CORLEONE, Sicily — Corleone is a Sicilian medieval hill town whose bloody past began generations before “The Godfather” novels and films borrowed its name for a fictional Mafia don.
It is the birthplace of several convicted real-life Mafia bosses, among them Salvatore “Toto” Riina, the reputed “boss of bosses,” who died Friday at 87 in a prison ward of a northern Italian hospital.
Corleone has witnessed recent signs of rebellion against an entrenched Mafia culture where religious pageants pay tribute to reigning mob bosses, with processions stopping outside the dons’ homes.
A town square is named after two top anti-Mafia magistrates slain by Cosa Nostra bombings in 1992. Inaugurated in 2000, an anti-Mafia museum, together with the International Center for Anti-Mafia documentation, also educates visitors about the fallen heroes in the war against the Sicilian crime syndicate.
When native son Riina was arrested in 1993 in Palermo, schoolchildren ran into Corleone’s streets in joy, rallying behind a banner that read “Finally” — their jubilation a reflection of a new and burgeoning resistance to the Mafia by a younger generation of Sicilians.
But the Mafia’s grip on the town isn’t easily removed.
Corleone’s City Hall is currently run by authorities sent from Rome’s Interior Ministry after the municipal government was dissolved by government decree due to Mafia infiltration.

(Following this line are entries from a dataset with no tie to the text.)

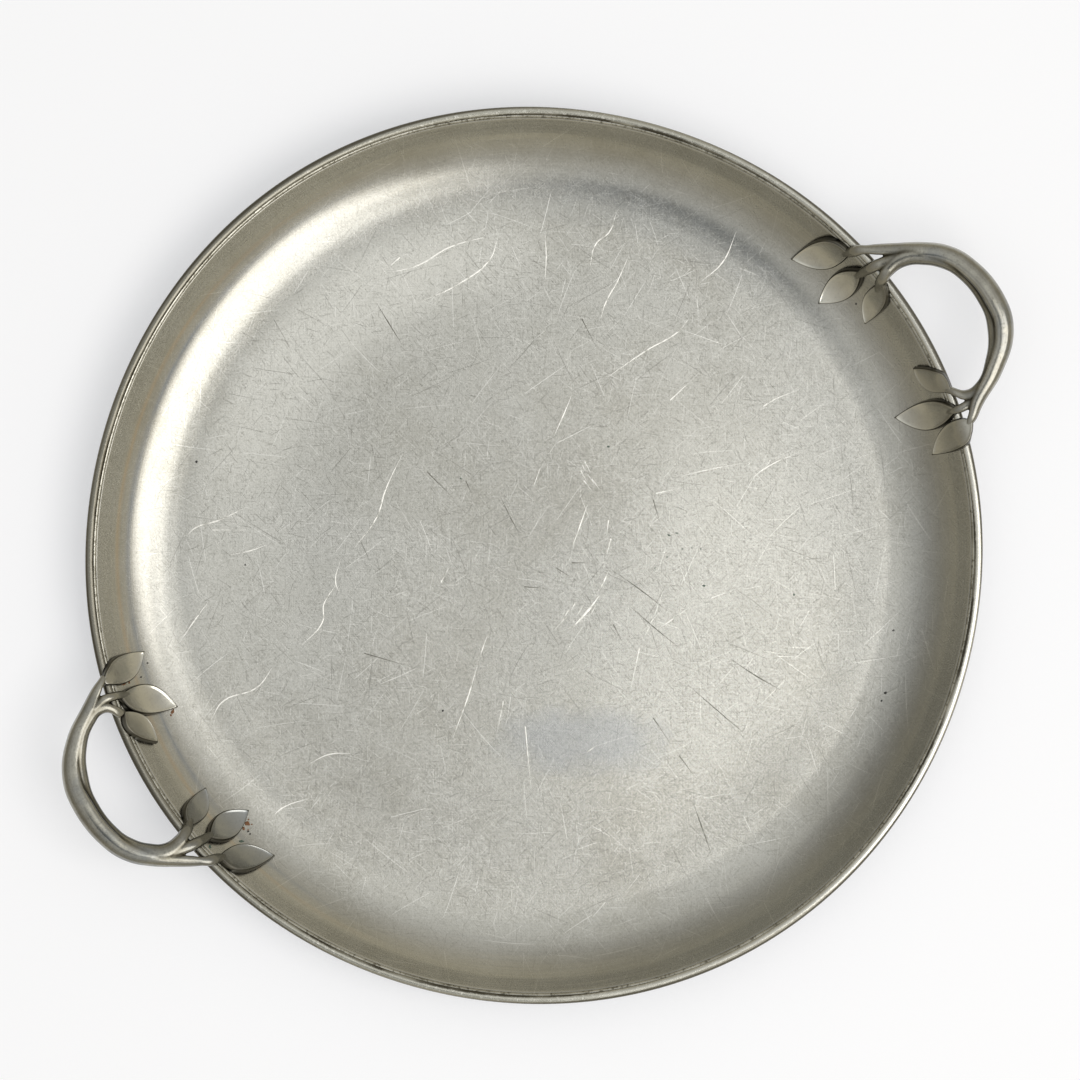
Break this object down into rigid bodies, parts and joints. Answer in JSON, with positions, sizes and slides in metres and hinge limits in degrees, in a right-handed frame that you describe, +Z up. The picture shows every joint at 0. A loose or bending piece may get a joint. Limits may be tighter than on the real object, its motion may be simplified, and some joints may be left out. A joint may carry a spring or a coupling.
{
  "type": "serving tray",
  "caption": "Round shallow pewter serving tray with a wired rim and cast branch-and-leaf loop handles.",
  "frame": {"origin": "centre of the flat underside, on the dish's axis", "axes": "+X through the handles, from the shorter loop to the longer one; +Z up out of the dish; +Y across"},
  "size_m": [0.3893, 0.33, 0.0292],
  "materials": {
    "sheet_pewter": "satin, finely scratched",
    "wire_pewter": "satin, worn bright on the crest",
    "cast_pewter": "satin, dark patina in the hollows",
    "solder": "dull"
  },
  "bodies": {
    "root": {"dish": "sheet_pewter", "rim_wire": "wire_pewter", "rim_solder": "solder", "handle_right": "cast_pewter", "handle_left": "cast_pewter", "solder_right_1": "solder", "solder_right_2": "solder", "solder_right_3": "solder", "solder_right_4": "solder", "solder_right_5": "solder", "solder_right_6": "solder", "solder_left_1": "solder", "solder_left_2": "solder", "solder_left_3": "solder", "solder_left_4": "solder", "solder_left_5": "solder", "solder_left_6": "solder"}
  },
  "joints": []
}
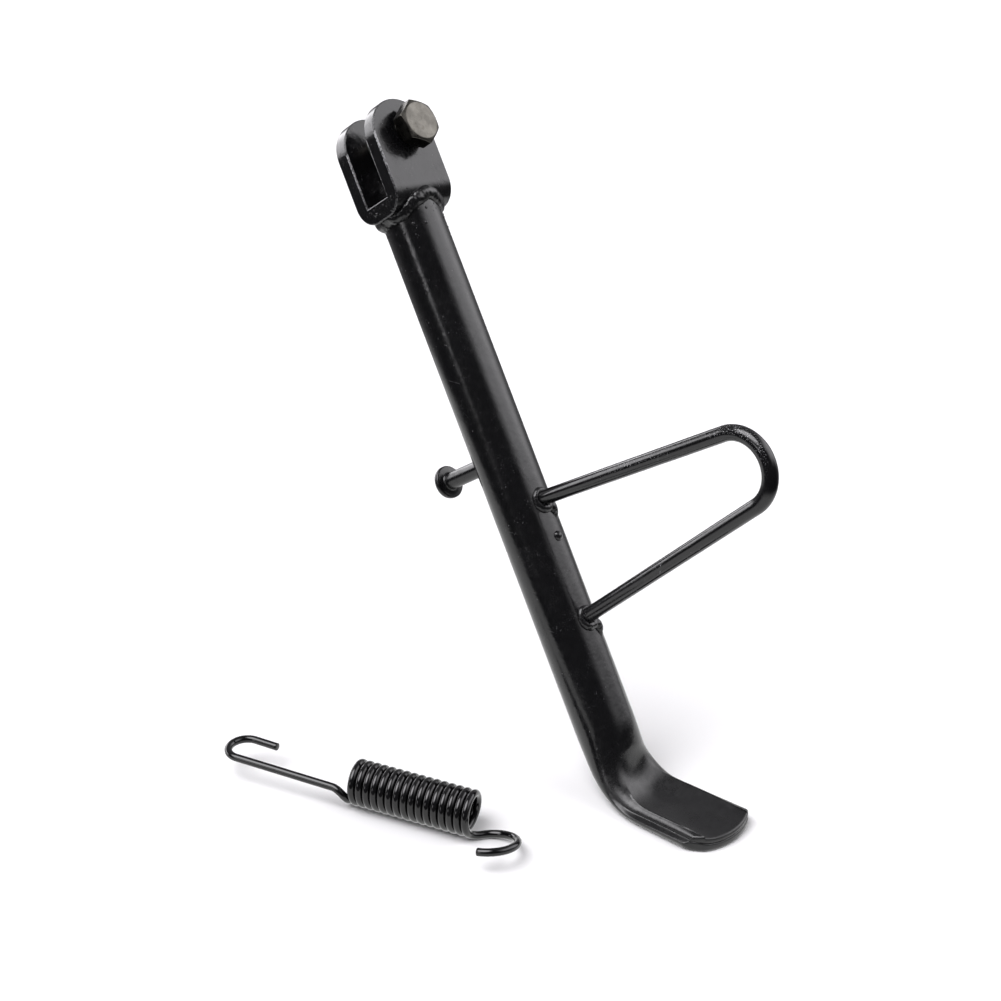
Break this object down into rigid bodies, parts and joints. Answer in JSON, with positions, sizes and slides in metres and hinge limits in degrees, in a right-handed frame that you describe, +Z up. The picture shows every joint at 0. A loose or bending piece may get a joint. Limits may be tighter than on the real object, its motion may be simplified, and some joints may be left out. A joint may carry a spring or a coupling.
{
  "type": "motorcycle side stand",
  "caption": "Leaning tubular side stand with flattened foot, forked pivot bracket, hex pivot bolt, bent-rod kick loop, spring post and a separate hooked return spring.",
  "frame": {"origin": "centre of the pivot bolt, midway between the two ears of the clevis", "axes": "+Z up with the sole of the foot horizontal, +X outward from the motorcycle (the way the leg leans), -Y forward; the bolt axis lies in the XZ plane, 34 degrees above +X"},
  "size_m": [0.2254, 0.1403, 0.2536],
  "materials": {
    "black_paint": "semi-gloss black paint on steel, slightly scuffed",
    "bare_steel": "dull zinc-plated steel",
    "spring_black": "gloss black coating on spring wire"
  },
  "bodies": {
    "pivot": {"pivot_bolt": "bare_steel", "lock_nut": "bare_steel"},
    "leg": {"leg_tube": "black_paint", "clevis_bracket": "black_paint", "clevis_weld": "black_paint", "kick_loop": "black_paint", "loop_weld_upper": "black_paint", "loop_weld_lower": "black_paint", "tack_bead": "black_paint", "spring_post": "black_paint", "post_weld": "black_paint"},
    "spring": {"spring_coil": "spring_black", "spring_long_hook": "spring_black"},
    "spring_end": {"spring_short_hook": "spring_black"}
  },
  "joints": [
    {"name": "leg_fold", "type": "hinge", "parent": "pivot", "child": "leg", "pos_m": [0, 0, 0], "axis": [0.829, 0, 0.5592], "range_deg": [0, 95]},
    {"name": "spring_lift", "type": "slide", "parent": "pivot", "child": "spring", "axis": [0, 0, 1], "range_m": [0, 0.12]},
    {"name": "spring_stretch", "type": "slide", "parent": "spring", "child": "spring_end", "axis": [0.9613, 0.2756, 0], "range_m": [0, 0.025], "stiffness_N_per_m": 17400, "deforming": ["spring_coil"]}
  ]
}
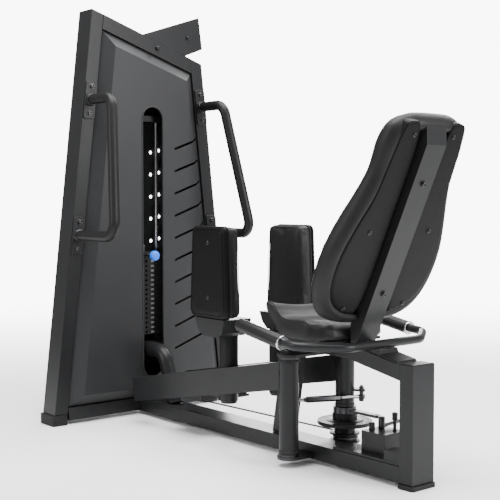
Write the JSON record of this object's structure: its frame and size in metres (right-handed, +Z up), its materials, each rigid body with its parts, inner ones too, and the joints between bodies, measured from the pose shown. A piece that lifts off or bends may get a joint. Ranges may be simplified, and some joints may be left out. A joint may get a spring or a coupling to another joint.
{
  "type": "hip adductor and abductor machine",
  "caption": "Seated hip machine: a reclined seat between two coupled swing arms with turning thigh pads, and a covered pin-loaded weight tower in front.",
  "frame": {"origin": "on the floor under the middle of the machine's overall box", "axes": "+Z up; +X from the weight tower towards the backrest, so the user faces -X; +Y towards the user's right-hand side"},
  "size_m": [1.6202, 0.8876, 1.634],
  "materials": {
    "frame": "satin black powder coat",
    "sheet": "satin dark grey powder coat",
    "vinyl": "black grained upholstery",
    "shell": "moulded, fine texture",
    "chrome": "polished",
    "steel": "zinc plated",
    "iron": "black painted",
    "rubber": "matt",
    "blue": "light blue, smooth",
    "cable": "black coated steel cable",
    "plastic": "black"
  },
  "bodies": {
    "base": {"left_post": "frame", "right_post": "frame", "top_member": "frame", "base_member": "frame", "wing_plate": "frame", "left_shoe": "rubber", "right_shoe": "rubber", "rear_shoe": "rubber", "front_cover": "sheet", "rear_cover": "sheet", "weight_plates": "iron", "stack_shelf": "frame", "left_guide_rod": "chrome", "right_guide_rod": "chrome", "rod_bracket": "frame", "lift_cable": "cable", "drive_cable": "cable", "left_tower_handle": "rubber", "right_tower_handle": "rubber", "main_beam": "frame", "gooseneck": "frame", "rear_post": "frame", "seat_beam": "frame", "seat_column": "frame", "hub_bridge": "frame", "left_hub_shaft": "steel", "right_hub_shaft": "steel", "seat_cushion": "vinyl", "seat_plate": "frame", "back_cushion": "vinyl", "left_back_shell": "shell", "right_back_shell": "shell", "back_spine": "frame", "handlebar": "frame", "left_grip": "rubber", "right_grip": "rubber", "selector_base": "frame"},
    "weight": {"head_plate": "iron", "selector_rod": "chrome"},
    "pin": {"selector_pin": "blue"},
    "top_wheel": {"top_pulley": "plastic"},
    "low_wheel": {"lower_pulley": "plastic"},
    "turn_wheel": {"turn_pulley": "plastic"},
    "left_swing": {"left_hub": "frame", "left_arm": "frame", "left_pad_post": "frame"},
    "right_swing": {"right_hub": "frame", "right_arm": "frame", "right_pad_post": "frame", "cam": "plastic", "cam_clamp": "steel"},
    "left_pad": {"left_pad_shell": "shell", "left_pad_cushion": "vinyl", "left_pad_bracket": "frame"},
    "right_pad": {"right_pad_shell": "shell", "right_pad_cushion": "vinyl", "right_pad_bracket": "frame"},
    "link": {"tie_rod": "steel"},
    "stop_pin": {"range_pin": "plastic"},
    "stop_lever": {"selector_lever": "steel"}
  },
  "joints": [
    {"name": "right_arm_swing", "type": "hinge", "parent": "base", "child": "right_swing", "pos_m": [0.3002, 0.129, 0.3], "axis": [0, 0, -1], "range_deg": [0, 50]},
    {"name": "left_arm_swing", "type": "hinge", "parent": "base", "child": "left_swing", "pos_m": [0.3002, -0.129, 0.3], "axis": [0, 0, 1], "range_deg": [0, 50]},
    {"name": "weight_lift", "type": "slide", "parent": "base", "child": "weight", "axis": [0, 0, 1], "range_m": [0, 0.0385], "deforming": ["lift_cable"]},
    {"name": "pin_pull", "type": "slide", "parent": "weight", "child": "pin", "axis": [1, 0, 0], "range_m": [0, 0.035]},
    {"name": "top_pulley_spin", "type": "hinge", "parent": "base", "child": "top_wheel", "pos_m": [-0.7588, 0.09, 1.312], "axis": [-1, 0, 0], "range_deg": [0, 24.6]},
    {"name": "lower_pulley_spin", "type": "hinge", "parent": "base", "child": "low_wheel", "pos_m": [-0.7788, 0.15, 0.11], "axis": [-1, 0, 0], "range_deg": [0, 73.6]},
    {"name": "turn_pulley_spin", "type": "hinge", "parent": "base", "child": "turn_wheel", "pos_m": [-0.7548, 0.0845, 0.08], "axis": [0, 0, 1], "range_deg": [0, 92]},
    {"name": "left_pad_turn", "type": "hinge", "parent": "left_swing", "child": "left_pad", "pos_m": [-0.0328, -0.115, 0.41], "axis": [0, 0, -1], "range_deg": [0, 180]},
    {"name": "right_pad_turn", "type": "hinge", "parent": "right_swing", "child": "right_pad", "pos_m": [-0.0328, 0.115, 0.41], "axis": [0, 0, 1], "range_deg": [0, 180]},
    {"name": "tie_rod_turn", "type": "hinge", "parent": "right_swing", "child": "link", "pos_m": [0.35458, 0.15436, 0.203], "axis": [0, 0, 1], "range_deg": [0, 50]},
    {"name": "range_pin_pull", "type": "slide", "parent": "base", "child": "stop_pin", "axis": [0, 0, 1], "range_m": [0, 0.025]},
    {"name": "selector_lever_turn", "type": "hinge", "parent": "base", "child": "stop_lever", "pos_m": [0.5442, 0.052, 0.15], "axis": [0, 0, 1], "range_deg": [-12, 12]}
  ],
  "couplings": [
    {"joint": "left_arm_swing", "follows": "right_arm_swing", "ratio": 1},
    {"joint": "weight_lift", "follows": "right_arm_swing", "m_per_rad": 0.044},
    {"joint": "top_pulley_spin", "follows": "right_arm_swing", "ratio": 0.48889},
    {"joint": "lower_pulley_spin", "follows": "right_arm_swing", "ratio": 1.4667},
    {"joint": "turn_pulley_spin", "follows": "right_arm_swing", "ratio": 1.8333},
    {"joint": "tie_rod_turn", "follows": "right_arm_swing", "ratio": 1}
  ]
}
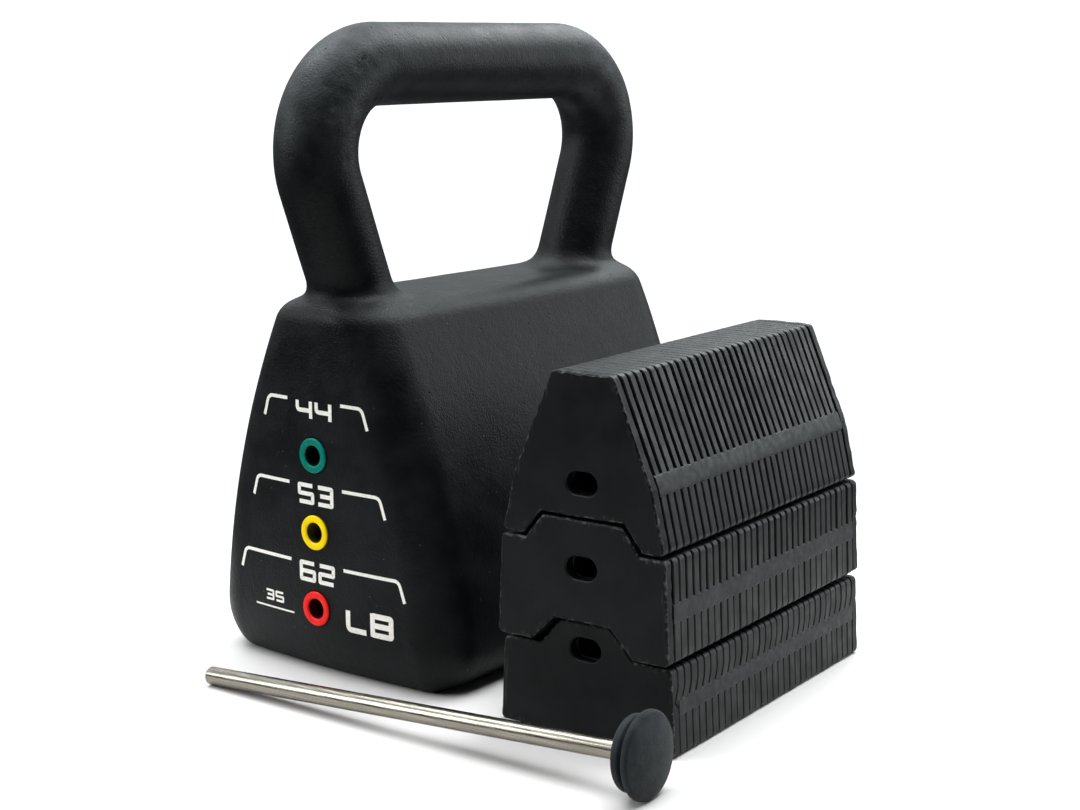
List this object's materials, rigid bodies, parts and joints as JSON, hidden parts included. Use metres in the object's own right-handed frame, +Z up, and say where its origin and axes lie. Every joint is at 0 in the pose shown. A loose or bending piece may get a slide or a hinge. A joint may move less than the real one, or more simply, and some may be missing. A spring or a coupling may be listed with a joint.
{
  "type": "adjustable kettlebell",
  "caption": "Hollow cast kettlebell shell with a thick round handle, its nested laminated steel weight stacks and the selector pin that locks them in, laid out apart.",
  "frame": {"origin": "on the floor under the middle of the whole laid-out group", "axes": "+Z up; the numbered end of the shell and the front plates of the stacks face -Y; the stack tower stands at +X of the shell"},
  "size_m": [0.2672, 0.2772, 0.2841],
  "materials": {
    "cast_shell": "satin black powder coat over a fine cast grain",
    "stack_steel": "matte black paint on laser-cut steel sheet, worn at the edges",
    "seam_steel": "matte black paint over a smooth seam",
    "green_plastic": "satin moulded plastic",
    "yellow_plastic": "satin moulded plastic",
    "red_plastic": "satin moulded plastic",
    "rod_steel": "bright drawn stainless bar",
    "magnet_steel": "plated ring magnet",
    "knob_rubber": "matte blue-grey rubber",
    "white_print": "warm white screen print on the shell"
  },
  "bodies": {
    "bottom_stack": {"bottom_stack_front_plate": "stack_steel", "bottom_stack_sheets": "stack_steel", "bottom_stack_rear_plate": "stack_steel", "bottom_stack_left_seam": "seam_steel", "bottom_stack_right_seam": "seam_steel"},
    "middle_stack": {"middle_stack_front_plate": "stack_steel", "middle_stack_sheets": "stack_steel", "middle_stack_rear_plate": "stack_steel", "middle_stack_left_seam": "seam_steel", "middle_stack_right_seam": "seam_steel"},
    "top_stack": {"top_stack_front_plate": "stack_steel", "top_stack_sheets": "stack_steel", "top_stack_rear_plate": "stack_steel", "top_stack_left_seam": "seam_steel", "top_stack_right_seam": "seam_steel"},
    "shell": {"shell_casting": "cast_shell", "lower_pin_bushing": "red_plastic", "middle_pin_bushing": "yellow_plastic", "upper_pin_bushing": "green_plastic"},
    "pin": {"pin_rod": "rod_steel", "knob_magnet": "magnet_steel", "knob_inner_disc": "knob_rubber", "knob_outer_disc": "knob_rubber"}
  },
  "joints": [
    {"name": "middle_stack_lift", "type": "slide", "parent": "bottom_stack", "child": "middle_stack", "axis": [0, 0, 1], "range_m": [0, 0.06]},
    {"name": "top_stack_lift", "type": "slide", "parent": "middle_stack", "child": "top_stack", "axis": [0, 0, 1], "range_m": [0, 0.06]},
    {"name": "shell_lift", "type": "slide", "parent": "bottom_stack", "child": "shell", "axis": [0, 0, 1], "range_m": [0, 0.155]},
    {"name": "pin_slide", "type": "slide", "parent": "bottom_stack", "child": "pin", "axis": [0.9982, 0.0087, 0.0594], "range_m": [0, 0.216]}
  ]
}
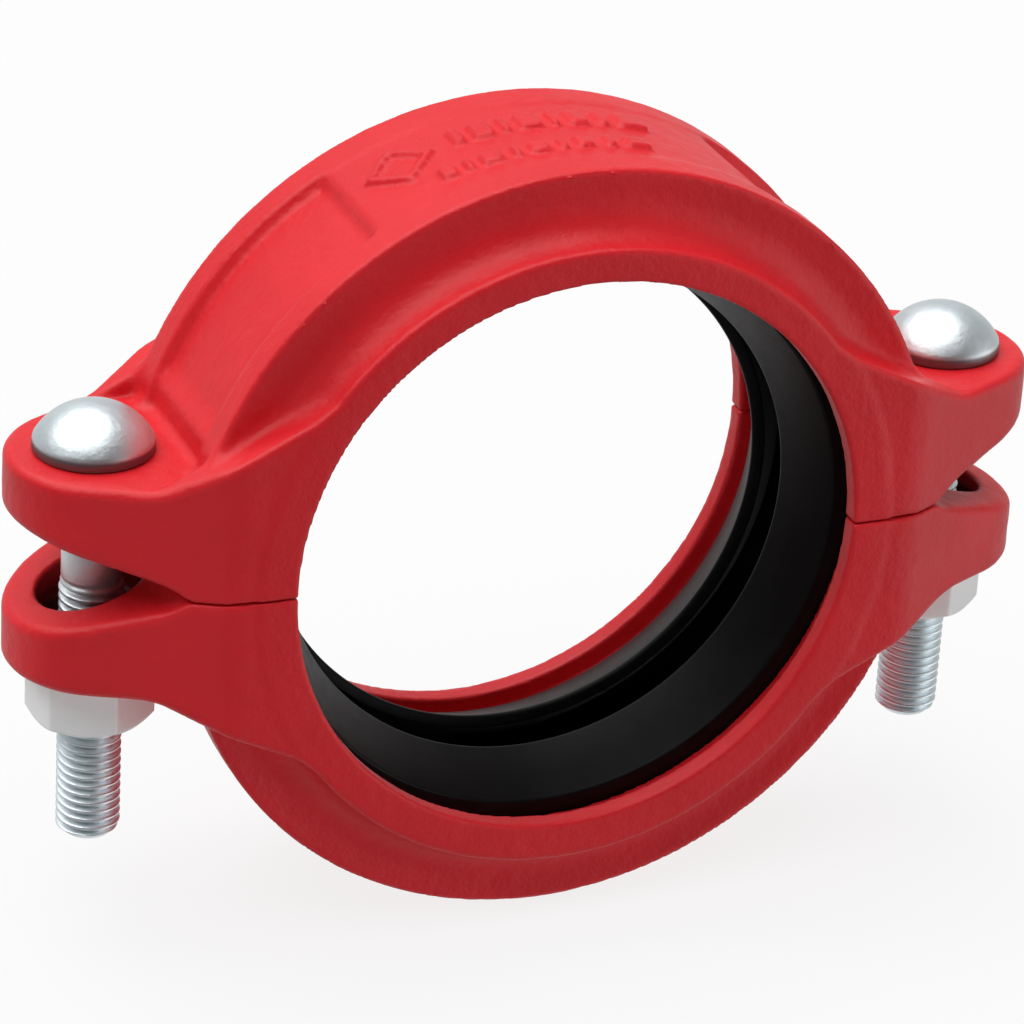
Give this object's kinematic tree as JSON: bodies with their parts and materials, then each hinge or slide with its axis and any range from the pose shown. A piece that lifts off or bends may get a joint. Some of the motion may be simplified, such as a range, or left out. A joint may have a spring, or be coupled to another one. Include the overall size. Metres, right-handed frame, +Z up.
{
  "type": "grooved pipe coupling",
  "caption": "Rigid grooved pipe coupling: a split red cast housing around a C-section rubber gasket, drawn together by oval-neck track bolts and heavy hex nuts.",
  "frame": {"origin": "on the pipe axis at mid-width of the coupling, where the parting plane of the two halves crosses it", "axes": "+X from the left bolt to the right bolt, +Y along the pipe, +Z up along the bolts towards their heads"},
  "size_m": [0.2028, 0.0562, 0.1482],
  "materials": {
    "housing_paint": "semi-gloss red paint over as-cast ductile iron",
    "gasket_rubber": "smooth moulded black EPDM",
    "zinc_bolt": "bright zinc plated steel",
    "zinc_nut": "bright zinc plated steel"
  },
  "bodies": {
    "lower_half": {"lower_housing": "housing_paint"},
    "upper_half": {"upper_housing": "housing_paint"},
    "seal": {"gasket": "gasket_rubber"},
    "left_bolt": {"bolt_left": "zinc_bolt"},
    "right_bolt": {"bolt_right": "zinc_bolt"},
    "left_nut": {"nut_left": "zinc_nut"},
    "right_nut": {"nut_right": "zinc_nut"}
  },
  "joints": [
    {"name": "left_nut_spin", "type": "hinge", "parent": "lower_half", "child": "left_nut", "pos_m": [-0.0851, 0, -0.027], "axis": [0, 0, -1], "range_deg": [0, 4320]},
    {"name": "right_nut_spin", "type": "hinge", "parent": "lower_half", "child": "right_nut", "pos_m": [0.0851, 0, -0.027], "axis": [0, 0, -1], "range_deg": [0, 4320]},
    {"name": "left_bolt_lift", "type": "slide", "parent": "lower_half", "child": "left_bolt", "axis": [0, 0, 1], "range_m": [0, 0.021]},
    {"name": "right_bolt_lift", "type": "slide", "parent": "lower_half", "child": "right_bolt", "axis": [0, 0, 1], "range_m": [0, 0.021]},
    {"name": "upper_half_lift", "type": "slide", "parent": "lower_half", "child": "upper_half", "axis": [0, 0, 1], "range_m": [0, 0.021]},
    {"name": "seal_centre", "type": "slide", "parent": "lower_half", "child": "seal", "axis": [0, 0, 1], "range_m": [0, 0.0105]}
  ],
  "couplings": [
    {"joint": "left_nut_spin", "follows": "upper_half_lift", "rad_per_m": 3590.4},
    {"joint": "right_nut_spin", "follows": "upper_half_lift", "rad_per_m": 3590.4},
    {"joint": "left_bolt_lift", "follows": "upper_half_lift", "ratio": 1},
    {"joint": "right_bolt_lift", "follows": "upper_half_lift", "ratio": 1},
    {"joint": "seal_centre", "follows": "upper_half_lift", "ratio": 0.5}
  ]
}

Local public contracts have long been a traditional source of income for Cosa Nostra.
Whether the end of the Riina era will spell change for Corleone was unclear for its citizenry.
Whoever his successor as the top Mafia boss may be, “I know for sure there is still a (Mafia) mentality here that we need to dismantle,” said Mario Alfieri a Corleone pharmacist.
An employee of the anti-Mafia museum, Lorena Pecorella, noted that Riina died in prison, “where it was right for him to die.” She said the town’s negative heritage as a synonym for the Mafia will be difficult to eradicate.
“We know the negative heritage he is leaving us young people,” she said.
Old-timers in the town can recall when in the 1950s and 1960s, parents warned children to come home straight from school because Mafia rivalry was exploding into a killing nearly every day. Riina’s predecessor as a top boss, Luciano Liggio, emerged from a string of bloody murders, including one series triggered by the killing of a Mafia don who was a prominent town physician.